Allow me to start by quoting a film reviewer named Stephen Hunter: "Takashi Miike is Japan’s answer to both David Lynch and John Waters. And he’s better than both of them, and more prolific with more than 60 films to his credit by the age of 44. He’s also stranger than both, sicker than both, crazier than both...”

Well said, Mr. Hunter! He goes on to write, "I don’t think this [Gozu] is quite the film with which to begin a Miike investigation.” But here we have to part ways, since Gozu is EXACTLY the way to begin a Miike investigation!



To be clear, Miike made his name doing full-bore hyper-intense Yakuza films that, once you look under the covers, always is cracked in some manner (check out the Dead or Alive series and you’ll quickly realize that the ‘crack’ is actually a chasm). Odd things can suddenly occur, or he delves so deeply into the Yakuza psyche, always mixing in copious quantities of raging violence (Ley Lines, Rainy Dog, Osaka Tough Guys, Shinjuku Triad Society… the list goes on and on), that Miike’s Yakuza films begin to eat the viewer’s brain.



Though Miike is a raging master of Yakuza flicks, he did a successful transition to horror with Imprint, Audition (the end was so horrific that half the audience would walk/run out before it finished) and One Missed Call, tossed in a bit of claymation with his horror (The Happiness of the Katakuris, which is simply brilliant), then veered off into another direction by taking on Japanese nature spirits (The Great Yokai War), gave a shot at a reality show parody (Visitor Q – a mind-blowing piece of work), and finally took on the super hero (Zebraman and Zebraman 2) and super villain (Yatterman) genre.
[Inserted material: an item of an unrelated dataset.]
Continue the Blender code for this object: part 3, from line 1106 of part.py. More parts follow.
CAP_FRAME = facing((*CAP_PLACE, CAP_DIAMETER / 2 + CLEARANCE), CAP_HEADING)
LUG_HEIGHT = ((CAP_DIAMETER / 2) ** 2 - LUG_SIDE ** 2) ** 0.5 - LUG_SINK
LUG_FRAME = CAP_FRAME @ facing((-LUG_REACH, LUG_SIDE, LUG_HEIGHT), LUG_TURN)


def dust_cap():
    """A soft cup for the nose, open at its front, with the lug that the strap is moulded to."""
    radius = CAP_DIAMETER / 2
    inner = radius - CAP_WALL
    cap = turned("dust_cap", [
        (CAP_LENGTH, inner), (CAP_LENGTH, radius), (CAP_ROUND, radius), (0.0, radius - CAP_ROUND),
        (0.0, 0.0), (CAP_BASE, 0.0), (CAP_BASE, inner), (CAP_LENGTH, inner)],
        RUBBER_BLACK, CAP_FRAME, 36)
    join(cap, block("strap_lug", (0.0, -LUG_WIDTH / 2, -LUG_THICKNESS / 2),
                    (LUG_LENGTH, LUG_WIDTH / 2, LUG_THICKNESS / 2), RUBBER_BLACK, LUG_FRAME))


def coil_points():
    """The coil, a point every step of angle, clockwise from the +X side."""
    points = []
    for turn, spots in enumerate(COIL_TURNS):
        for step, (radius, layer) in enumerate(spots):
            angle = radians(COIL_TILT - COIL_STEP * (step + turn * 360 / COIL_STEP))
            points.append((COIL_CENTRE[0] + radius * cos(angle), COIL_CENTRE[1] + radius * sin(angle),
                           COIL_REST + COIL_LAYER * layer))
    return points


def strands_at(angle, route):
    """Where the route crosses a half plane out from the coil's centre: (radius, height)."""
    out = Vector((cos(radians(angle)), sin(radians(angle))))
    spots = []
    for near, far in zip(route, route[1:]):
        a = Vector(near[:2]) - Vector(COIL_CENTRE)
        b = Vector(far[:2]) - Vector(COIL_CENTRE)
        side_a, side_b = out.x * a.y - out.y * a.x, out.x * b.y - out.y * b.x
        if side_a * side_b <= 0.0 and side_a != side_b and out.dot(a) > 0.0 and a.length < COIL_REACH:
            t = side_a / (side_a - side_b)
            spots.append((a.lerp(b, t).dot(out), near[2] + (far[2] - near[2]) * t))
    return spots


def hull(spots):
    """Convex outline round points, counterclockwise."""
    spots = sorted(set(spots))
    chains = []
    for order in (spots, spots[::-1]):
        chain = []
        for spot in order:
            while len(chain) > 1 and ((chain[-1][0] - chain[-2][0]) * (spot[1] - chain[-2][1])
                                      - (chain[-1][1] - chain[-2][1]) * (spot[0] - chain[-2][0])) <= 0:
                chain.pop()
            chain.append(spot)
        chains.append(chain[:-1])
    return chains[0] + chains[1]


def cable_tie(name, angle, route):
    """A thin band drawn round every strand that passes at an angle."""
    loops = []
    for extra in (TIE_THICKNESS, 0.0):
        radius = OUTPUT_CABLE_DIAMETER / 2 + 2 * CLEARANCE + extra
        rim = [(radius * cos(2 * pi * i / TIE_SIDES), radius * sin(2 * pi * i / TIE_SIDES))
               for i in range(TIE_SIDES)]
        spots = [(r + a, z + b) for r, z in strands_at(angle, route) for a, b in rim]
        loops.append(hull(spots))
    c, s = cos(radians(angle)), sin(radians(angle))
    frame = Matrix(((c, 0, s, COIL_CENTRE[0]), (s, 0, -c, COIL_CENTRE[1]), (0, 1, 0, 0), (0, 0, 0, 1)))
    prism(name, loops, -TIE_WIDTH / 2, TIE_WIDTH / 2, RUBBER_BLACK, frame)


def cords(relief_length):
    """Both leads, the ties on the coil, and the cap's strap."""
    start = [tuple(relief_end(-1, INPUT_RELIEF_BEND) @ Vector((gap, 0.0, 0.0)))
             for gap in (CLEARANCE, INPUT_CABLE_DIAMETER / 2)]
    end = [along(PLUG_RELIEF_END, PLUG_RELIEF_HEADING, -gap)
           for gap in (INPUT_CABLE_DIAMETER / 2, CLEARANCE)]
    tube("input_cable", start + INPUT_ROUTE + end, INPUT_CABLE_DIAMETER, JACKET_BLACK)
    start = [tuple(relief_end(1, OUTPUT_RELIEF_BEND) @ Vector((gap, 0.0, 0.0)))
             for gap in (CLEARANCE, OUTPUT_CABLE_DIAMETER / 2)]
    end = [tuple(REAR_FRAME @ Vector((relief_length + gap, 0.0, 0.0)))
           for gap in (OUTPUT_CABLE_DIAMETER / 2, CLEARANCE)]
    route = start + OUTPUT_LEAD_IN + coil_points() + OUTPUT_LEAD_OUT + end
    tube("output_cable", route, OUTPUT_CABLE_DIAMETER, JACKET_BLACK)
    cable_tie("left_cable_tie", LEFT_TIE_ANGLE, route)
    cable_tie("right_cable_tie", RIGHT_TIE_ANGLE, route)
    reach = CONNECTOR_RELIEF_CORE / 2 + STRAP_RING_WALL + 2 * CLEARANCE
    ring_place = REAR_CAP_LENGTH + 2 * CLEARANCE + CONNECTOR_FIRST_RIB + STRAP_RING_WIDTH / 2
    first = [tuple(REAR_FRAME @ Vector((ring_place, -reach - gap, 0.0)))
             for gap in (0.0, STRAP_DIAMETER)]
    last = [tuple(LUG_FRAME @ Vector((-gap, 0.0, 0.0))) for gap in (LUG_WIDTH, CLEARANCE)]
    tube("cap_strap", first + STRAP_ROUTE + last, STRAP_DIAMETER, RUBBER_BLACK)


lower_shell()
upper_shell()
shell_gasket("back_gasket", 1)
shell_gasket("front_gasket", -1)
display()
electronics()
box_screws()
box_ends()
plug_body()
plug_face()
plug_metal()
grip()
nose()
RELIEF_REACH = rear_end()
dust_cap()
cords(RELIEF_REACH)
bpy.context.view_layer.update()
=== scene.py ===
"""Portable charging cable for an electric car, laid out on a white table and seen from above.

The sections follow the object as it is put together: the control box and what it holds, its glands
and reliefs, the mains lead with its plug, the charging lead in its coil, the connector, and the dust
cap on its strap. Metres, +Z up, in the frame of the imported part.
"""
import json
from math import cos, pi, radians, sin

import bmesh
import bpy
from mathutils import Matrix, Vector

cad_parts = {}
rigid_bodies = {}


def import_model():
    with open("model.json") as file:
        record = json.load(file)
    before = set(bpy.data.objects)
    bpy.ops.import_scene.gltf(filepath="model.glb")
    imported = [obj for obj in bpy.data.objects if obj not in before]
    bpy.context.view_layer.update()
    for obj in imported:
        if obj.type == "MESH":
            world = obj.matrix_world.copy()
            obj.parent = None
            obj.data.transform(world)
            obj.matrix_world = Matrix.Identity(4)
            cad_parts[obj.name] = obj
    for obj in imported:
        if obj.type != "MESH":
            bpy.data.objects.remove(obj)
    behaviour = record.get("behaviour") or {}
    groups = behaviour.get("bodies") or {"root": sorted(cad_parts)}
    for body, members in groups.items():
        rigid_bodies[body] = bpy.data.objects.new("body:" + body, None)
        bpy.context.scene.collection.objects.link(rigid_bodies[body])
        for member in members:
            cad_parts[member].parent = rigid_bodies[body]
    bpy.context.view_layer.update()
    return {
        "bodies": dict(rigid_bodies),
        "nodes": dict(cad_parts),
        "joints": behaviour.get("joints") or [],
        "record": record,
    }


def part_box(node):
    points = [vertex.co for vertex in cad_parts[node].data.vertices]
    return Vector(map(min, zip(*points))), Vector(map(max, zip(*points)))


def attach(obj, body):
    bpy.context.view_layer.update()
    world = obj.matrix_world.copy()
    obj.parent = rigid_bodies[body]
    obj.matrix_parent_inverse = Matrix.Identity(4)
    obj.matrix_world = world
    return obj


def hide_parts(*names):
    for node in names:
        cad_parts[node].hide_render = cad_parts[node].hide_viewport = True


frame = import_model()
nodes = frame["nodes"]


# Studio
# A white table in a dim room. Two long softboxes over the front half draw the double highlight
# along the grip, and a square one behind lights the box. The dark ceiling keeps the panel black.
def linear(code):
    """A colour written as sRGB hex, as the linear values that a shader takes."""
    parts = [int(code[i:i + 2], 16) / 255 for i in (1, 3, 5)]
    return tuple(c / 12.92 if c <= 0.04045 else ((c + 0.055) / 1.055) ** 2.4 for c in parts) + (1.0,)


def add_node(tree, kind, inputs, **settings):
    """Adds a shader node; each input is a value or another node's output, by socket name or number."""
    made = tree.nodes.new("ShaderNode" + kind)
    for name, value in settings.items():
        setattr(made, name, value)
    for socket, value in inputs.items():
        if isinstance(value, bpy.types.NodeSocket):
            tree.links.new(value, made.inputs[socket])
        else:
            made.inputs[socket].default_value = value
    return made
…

But Yakuza themes are still his forte – he’s able to add so many amazing things to that basic template that you never really know what’s going to happen. And this brings us back to Gozu, which creates a seamless blend of Yakuza and horror sensibilities. Thus, it’s the PERFECT film to show a Miike newbie. If you find it too bizarre, too much for your gentle mind to accept, then Miike is not for you and you can move on to Disney, any number of "triumph of the human spirit” flicks, solid action films, or a wide range of thoughtful dramas. Nothing wrong with any of that. But let’s be honest: true Miike is best watched with a cracked mind. "Healthy” individuals need not apply.
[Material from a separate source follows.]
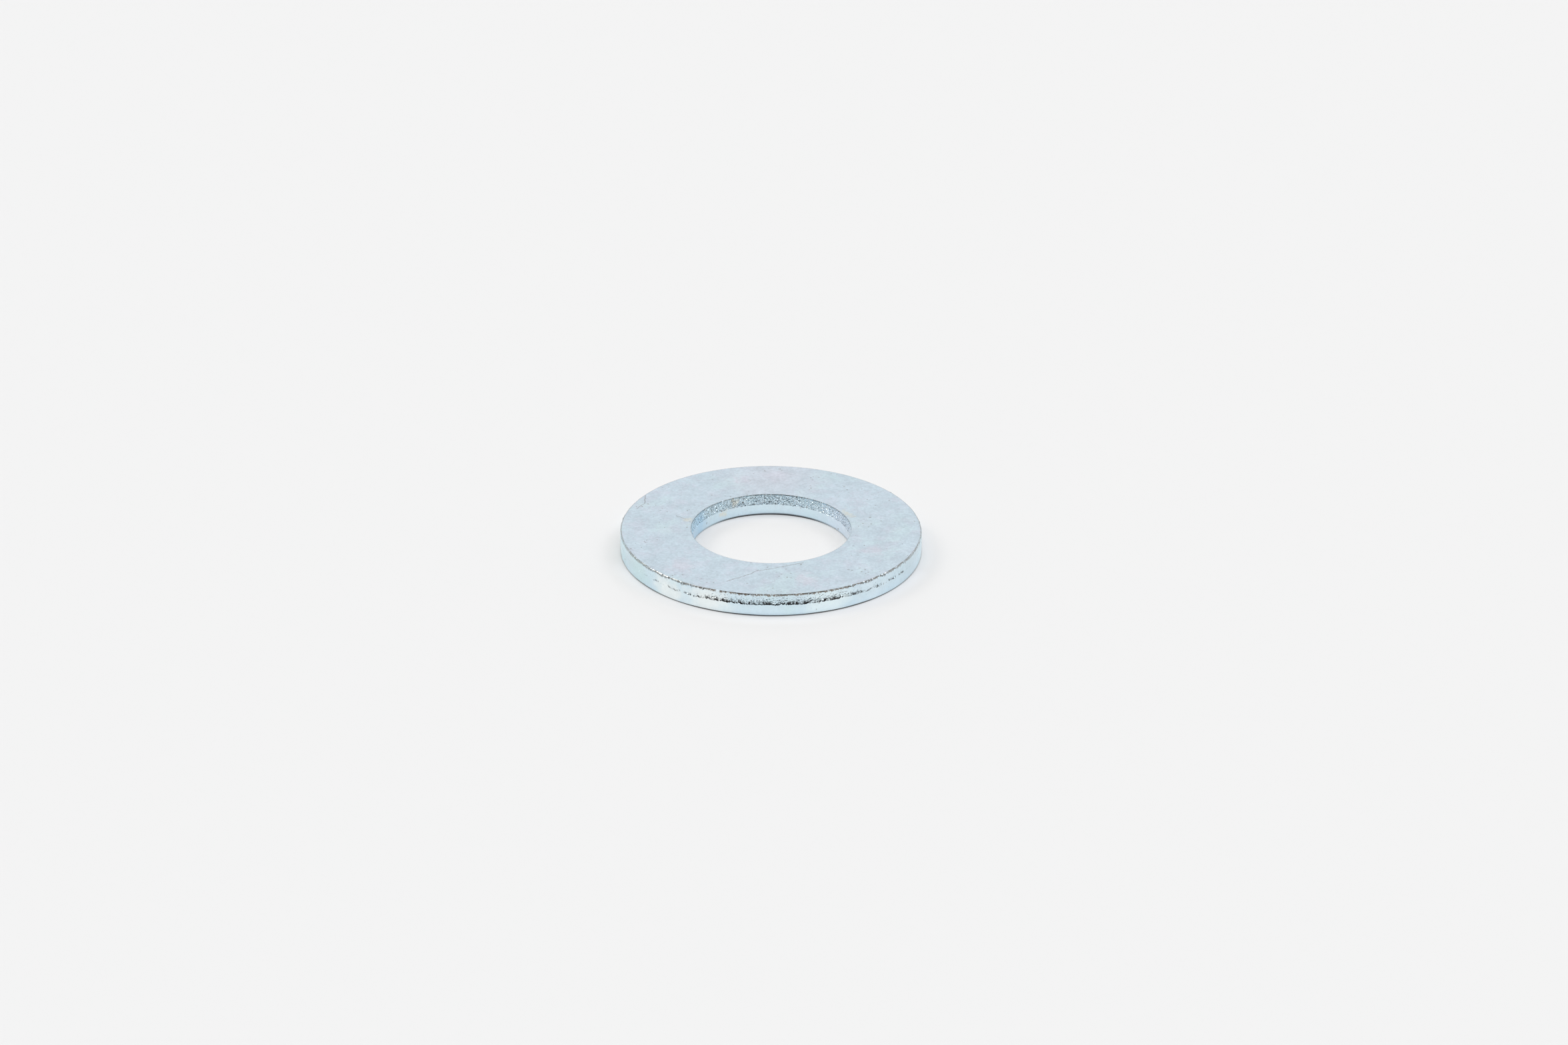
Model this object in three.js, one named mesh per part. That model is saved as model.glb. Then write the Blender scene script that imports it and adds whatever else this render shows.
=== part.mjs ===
// Plain flat washer, punched from steel strip and zinc plated.
//
// A compound die cuts the outside and the bore in one stroke, so both walls show the same
// bands. From the lower face up they are a rounded die roll, a smooth burnished band at the
// full size, a short step where the steel tore, and a fracture band that leans back into
// the material, up to a tumbled burr edge at the upper face.
//
// Millimetres, +Z up. The origin lies on the bore's axis, in the lower bearing face.

import * as THREE from "three";

// Driving dimensions, for an M10 bolt.
const OUTER_DIAMETER = 20;
const BORE_DIAMETER = 10.5;
const THICKNESS = 1.5;

// Bands that punching leaves on each wall.
const DIE_ROLL_HEIGHT = 0.09 * THICKNESS;
const DIE_ROLL_WIDTH = 0.11 * THICKNESS;
const BURNISHED_TOP = 0.50 * THICKNESS;
const STEP_TOP = 0.57 * THICKNESS;
const STEP_DEPTH = 0.03 * THICKNESS;
const BREAK_DEPTH = 0.040 * THICKNESS; // radial lean at the top of the fracture band
const BURR_EDGE_RADIUS = 0.040 * THICKNESS;

// Facets.
const SEGMENTS_ROUND = 144;
const DIE_ROLL_STEPS = 3;
const BURR_EDGE_STEPS = 2;

const ZINC_PLATE = new THREE.MeshStandardMaterial({
  name: "zinc_plated_steel",
  color: 0xc8d6e0,
  roughness: 0.38,
  metalness: 1,
});

// Evenly spaced angles of a quarter turn, both ends included.
function quarterTurn(steps) {
  return Array.from({ length: steps + 1 }, (_, i) => (i / steps) * (Math.PI / 2));
}

// One wall's outline as (radius, height) points, from the lower face up to the upper face.
// `inward` is the sign of the radial direction that points into the material.
function wallOutline(radius, inward) {
  const dieRoll = quarterTurn(DIE_ROLL_STEPS).map(
    (a) =>
      new THREE.Vector2(
        radius + inward * DIE_ROLL_WIDTH * (1 - Math.sin(a)),
        DIE_ROLL_HEIGHT * (1 - Math.cos(a)),
      ),
  );
  const tear = [
    new THREE.Vector2(radius, BURNISHED_TOP),
    new THREE.Vector2(radius + inward * STEP_DEPTH, STEP_TOP),
  ];
  const burrEdge = quarterTurn(BURR_EDGE_STEPS).map(
    (a) =>
      new THREE.Vector2(
        radius + inward * (BREAK_DEPTH + BURR_EDGE_RADIUS * (1 - Math.cos(a))),
        THICKNESS - BURR_EDGE_RADIUS * (1 - Math.sin(a)),
      ),
  );
  return [...dieRoll, ...tear, ...burrEdge];
}

// The washer's section, closed on itself and turned about the bore's axis.
function washerGeometry() {
  const outerWall = wallOutline(OUTER_DIAMETER / 2, -1);
  const boreWall = wallOutline(BORE_DIAMETER / 2, 1).reverse();
  const section = [...outerWall, ...boreWall, outerWall[0]];
  return new THREE.LatheGeometry(section, SEGMENTS_ROUND).rotateX(Math.PI / 2);
}

const flatWasher = new THREE.Mesh(washerGeometry(), ZINC_PLATE);
flatWasher.name = "flat_washer";

const washer = new THREE.Group();
washer.add(flatWasher);

export default washer;
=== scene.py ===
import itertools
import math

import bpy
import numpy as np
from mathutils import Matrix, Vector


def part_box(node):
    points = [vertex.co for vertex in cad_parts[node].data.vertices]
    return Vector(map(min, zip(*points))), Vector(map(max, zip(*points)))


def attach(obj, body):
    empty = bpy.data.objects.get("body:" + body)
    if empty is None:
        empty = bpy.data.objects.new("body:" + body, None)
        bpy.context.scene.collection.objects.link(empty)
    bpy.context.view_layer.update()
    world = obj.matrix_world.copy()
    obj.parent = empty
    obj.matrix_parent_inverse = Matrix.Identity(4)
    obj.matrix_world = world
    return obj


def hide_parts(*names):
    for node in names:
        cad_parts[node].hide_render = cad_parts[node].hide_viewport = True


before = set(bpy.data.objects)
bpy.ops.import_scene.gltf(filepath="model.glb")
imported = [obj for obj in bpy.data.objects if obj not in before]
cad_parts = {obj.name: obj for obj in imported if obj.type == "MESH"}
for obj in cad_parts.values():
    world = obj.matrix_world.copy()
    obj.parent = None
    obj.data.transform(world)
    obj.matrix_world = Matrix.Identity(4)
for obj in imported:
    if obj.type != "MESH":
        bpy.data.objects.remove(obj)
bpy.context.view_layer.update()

# A flat washer, punched from steel strip and zinc plated, on a pale studio floor.
#
# The CAD ring gives every size. One closed mesh replaces it, with the bands that a compound
# die leaves on both walls: a die roll, a burnished land, a ragged tear, a granular fracture
# band and a tumbled burr edge. Units are metres, +Z up, with the origin on the bore's axis
# in the lower face.

# ------------------------------------------------------------------ sizes from the CAD frame

NODE = "flat_washer"
SLOT = "zinc_plated_steel"

LOWEST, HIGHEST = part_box(NODE)
OUTER_RADIUS = (HIGHEST.x - LOWEST.x) / 2
THICKNESS = HIGHEST.z - LOWEST.z
BORE_RADIUS = min(math.hypot(v.co.x, v.co.y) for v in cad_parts[NODE].data.vertices)
MIDDLE_RADIUS = (OUTER_RADIUS + BORE_RADIUS) / 2

# ------------------------------------------------------------------ the punched walls

OUTER_COLUMNS = 1536
BORE_COLUMNS = OUTER_COLUMNS // 2

DIE_ROLL_ROWS = 5
LAND_STEPS = (0.10, 0.90, 0.97, 1.0)  # close at the top, so the tear doesn't bend its shading
FRACTURE_ROWS = 20
FACE_STEPS = (0.02, 0.08, 0.3, 0.65, 1.0)  # rows on a face, from a wall's edge to mid ring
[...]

Gozu starts out with a typical Yakuza gathering at a restaurant. When one of the men (Ozaki, played by the great Shô Aikawa, who Miike uses in many of his films) jokes that a small dog that’s seen through the window is a "yakuza attack dog,” we witness a brutal dog murder, which leads to a Yakuza subordinate being ordered to drive Ozaki to some remote location and kill him.



So far, so Yakuza. But once the drive begins, Ozaki vanishes and we quickly realize that reality is starting to morph into something strange and unknowable. From that point on, we’re treated to a psychosexual tale from beyond the rainbow that will keep you riveted to your seat. A man in his underwear with a cow head that tongues people as they walk through the corridor of an Inn, a huge breasted lactating woman that is able to produce a seemingly endless supply of milk, which they bottle and sell… the fascinating madness goes on and on, and just when you think you’ve seen it all, we get the film’s end, which trumps everything before it.



Gozu is a masterpiece, a perfectly executed mesh of Yakuza mores and surrealism gone mad. Watch it, and after letting it wash through your mind for a few days, watch it again.